#### Your objective
Among the entries below, one stretch runs from the line that contains "obj.parent = empty" through the line that contains "cad_nodes[node].hide_render = cad_nodes[node].hide_viewport". Repeat that stretch exactly, ends included, and only that.

[Begin]

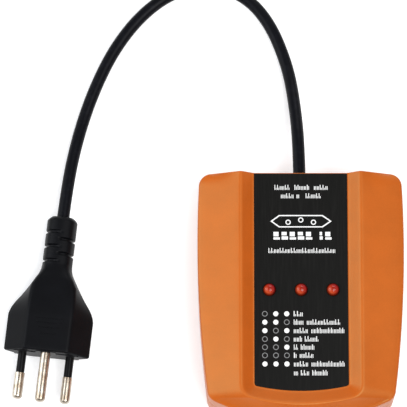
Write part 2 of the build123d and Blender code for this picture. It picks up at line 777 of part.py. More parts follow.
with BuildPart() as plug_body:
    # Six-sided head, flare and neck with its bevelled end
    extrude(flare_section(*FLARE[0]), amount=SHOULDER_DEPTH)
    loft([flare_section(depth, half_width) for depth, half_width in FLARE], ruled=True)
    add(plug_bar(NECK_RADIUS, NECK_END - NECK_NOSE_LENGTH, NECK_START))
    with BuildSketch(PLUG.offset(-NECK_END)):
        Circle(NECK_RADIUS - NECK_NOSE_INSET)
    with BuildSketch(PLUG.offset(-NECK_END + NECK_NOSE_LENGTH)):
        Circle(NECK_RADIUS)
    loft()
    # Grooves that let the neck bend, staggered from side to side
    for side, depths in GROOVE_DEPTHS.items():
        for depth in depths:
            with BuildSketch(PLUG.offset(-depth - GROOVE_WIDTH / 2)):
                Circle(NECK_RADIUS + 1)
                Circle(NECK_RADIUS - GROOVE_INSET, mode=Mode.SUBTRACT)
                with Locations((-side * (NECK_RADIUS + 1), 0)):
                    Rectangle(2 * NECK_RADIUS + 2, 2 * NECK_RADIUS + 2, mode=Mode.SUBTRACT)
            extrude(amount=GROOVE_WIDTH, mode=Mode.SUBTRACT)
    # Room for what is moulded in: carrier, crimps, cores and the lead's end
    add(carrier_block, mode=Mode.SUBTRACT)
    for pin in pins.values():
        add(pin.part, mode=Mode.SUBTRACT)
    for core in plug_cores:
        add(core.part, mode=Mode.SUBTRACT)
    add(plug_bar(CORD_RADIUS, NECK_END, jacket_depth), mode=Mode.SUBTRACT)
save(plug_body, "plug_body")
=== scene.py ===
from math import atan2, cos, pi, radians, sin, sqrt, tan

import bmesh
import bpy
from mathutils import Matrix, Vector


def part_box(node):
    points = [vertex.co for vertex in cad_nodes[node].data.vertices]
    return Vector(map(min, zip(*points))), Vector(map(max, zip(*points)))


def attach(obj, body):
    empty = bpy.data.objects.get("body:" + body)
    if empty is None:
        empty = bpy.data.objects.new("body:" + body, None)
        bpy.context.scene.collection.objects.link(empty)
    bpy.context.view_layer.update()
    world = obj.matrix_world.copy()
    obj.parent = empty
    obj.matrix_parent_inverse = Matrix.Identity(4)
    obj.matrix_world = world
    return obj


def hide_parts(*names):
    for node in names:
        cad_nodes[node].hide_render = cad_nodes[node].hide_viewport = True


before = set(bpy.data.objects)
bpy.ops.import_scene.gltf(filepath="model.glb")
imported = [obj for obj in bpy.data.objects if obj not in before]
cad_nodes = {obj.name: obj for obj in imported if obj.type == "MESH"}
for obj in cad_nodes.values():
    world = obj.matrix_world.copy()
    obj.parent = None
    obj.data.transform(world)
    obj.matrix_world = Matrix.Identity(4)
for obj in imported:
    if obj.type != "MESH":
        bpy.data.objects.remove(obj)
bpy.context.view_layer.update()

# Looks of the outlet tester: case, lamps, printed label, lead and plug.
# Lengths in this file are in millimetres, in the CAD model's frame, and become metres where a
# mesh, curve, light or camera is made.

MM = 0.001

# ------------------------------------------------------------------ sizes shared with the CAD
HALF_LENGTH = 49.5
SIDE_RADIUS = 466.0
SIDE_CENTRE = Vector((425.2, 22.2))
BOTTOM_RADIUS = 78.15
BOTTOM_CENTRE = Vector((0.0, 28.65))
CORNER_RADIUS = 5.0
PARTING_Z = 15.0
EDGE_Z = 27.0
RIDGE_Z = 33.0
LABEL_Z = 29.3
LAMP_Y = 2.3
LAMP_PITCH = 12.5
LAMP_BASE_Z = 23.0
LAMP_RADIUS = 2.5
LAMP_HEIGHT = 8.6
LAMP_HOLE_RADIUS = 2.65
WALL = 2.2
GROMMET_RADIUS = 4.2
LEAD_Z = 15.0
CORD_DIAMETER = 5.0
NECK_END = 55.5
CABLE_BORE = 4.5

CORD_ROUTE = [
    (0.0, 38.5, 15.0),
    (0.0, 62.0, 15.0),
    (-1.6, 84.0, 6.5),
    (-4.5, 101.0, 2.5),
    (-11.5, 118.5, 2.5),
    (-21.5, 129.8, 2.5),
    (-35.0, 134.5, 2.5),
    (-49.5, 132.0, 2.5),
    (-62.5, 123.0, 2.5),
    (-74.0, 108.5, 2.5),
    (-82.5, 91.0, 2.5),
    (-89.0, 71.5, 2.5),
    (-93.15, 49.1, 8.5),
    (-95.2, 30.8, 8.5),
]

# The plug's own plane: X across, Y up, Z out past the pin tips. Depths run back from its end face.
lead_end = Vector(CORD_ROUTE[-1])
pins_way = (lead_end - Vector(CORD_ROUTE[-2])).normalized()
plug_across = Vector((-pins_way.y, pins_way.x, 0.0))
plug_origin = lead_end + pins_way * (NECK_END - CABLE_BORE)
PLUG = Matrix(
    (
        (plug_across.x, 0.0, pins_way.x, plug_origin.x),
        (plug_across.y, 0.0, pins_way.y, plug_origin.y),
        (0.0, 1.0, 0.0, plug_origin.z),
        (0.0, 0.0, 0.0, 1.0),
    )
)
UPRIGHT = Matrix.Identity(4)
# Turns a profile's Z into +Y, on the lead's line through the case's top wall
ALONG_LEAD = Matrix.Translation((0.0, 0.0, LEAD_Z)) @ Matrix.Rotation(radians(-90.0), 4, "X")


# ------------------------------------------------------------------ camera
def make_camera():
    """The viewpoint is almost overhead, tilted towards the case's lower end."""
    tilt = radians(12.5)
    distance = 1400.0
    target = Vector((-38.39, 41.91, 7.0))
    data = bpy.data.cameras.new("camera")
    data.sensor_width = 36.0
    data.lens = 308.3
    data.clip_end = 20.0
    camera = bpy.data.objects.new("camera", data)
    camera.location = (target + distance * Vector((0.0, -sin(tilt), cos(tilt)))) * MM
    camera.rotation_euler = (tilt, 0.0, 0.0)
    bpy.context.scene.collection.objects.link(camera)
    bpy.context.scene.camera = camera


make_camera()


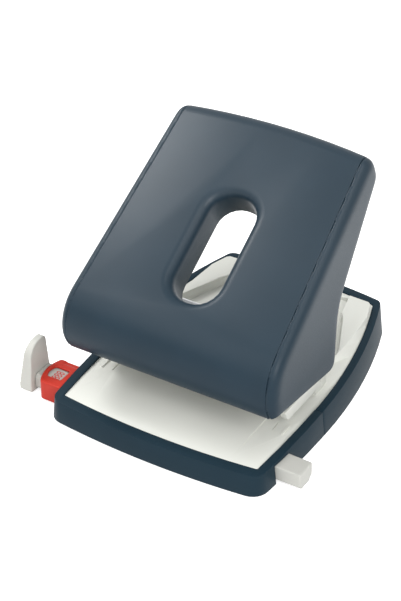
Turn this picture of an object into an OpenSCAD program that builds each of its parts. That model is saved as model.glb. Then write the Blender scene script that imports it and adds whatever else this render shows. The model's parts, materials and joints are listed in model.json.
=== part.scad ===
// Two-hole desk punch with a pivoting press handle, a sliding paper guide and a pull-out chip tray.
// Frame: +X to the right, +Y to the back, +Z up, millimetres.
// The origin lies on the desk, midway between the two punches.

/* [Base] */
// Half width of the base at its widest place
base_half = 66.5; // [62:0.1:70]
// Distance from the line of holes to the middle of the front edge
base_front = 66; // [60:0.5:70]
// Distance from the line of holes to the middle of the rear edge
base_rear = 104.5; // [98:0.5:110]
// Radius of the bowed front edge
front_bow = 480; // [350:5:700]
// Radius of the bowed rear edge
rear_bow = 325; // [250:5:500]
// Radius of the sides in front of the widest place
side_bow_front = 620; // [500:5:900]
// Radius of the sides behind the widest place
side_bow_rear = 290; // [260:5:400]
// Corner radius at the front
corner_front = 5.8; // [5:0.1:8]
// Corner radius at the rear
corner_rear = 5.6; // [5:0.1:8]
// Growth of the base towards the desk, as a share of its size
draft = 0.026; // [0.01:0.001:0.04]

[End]

#### Full response
    obj.parent = empty
    obj.matrix_parent_inverse = Matrix.Identity(4)
    obj.matrix_world = world
    return obj


def hide_parts(*names):
    for node in names:
        cad_nodes[node].hide_render = cad_nodes[node].hide_viewport = True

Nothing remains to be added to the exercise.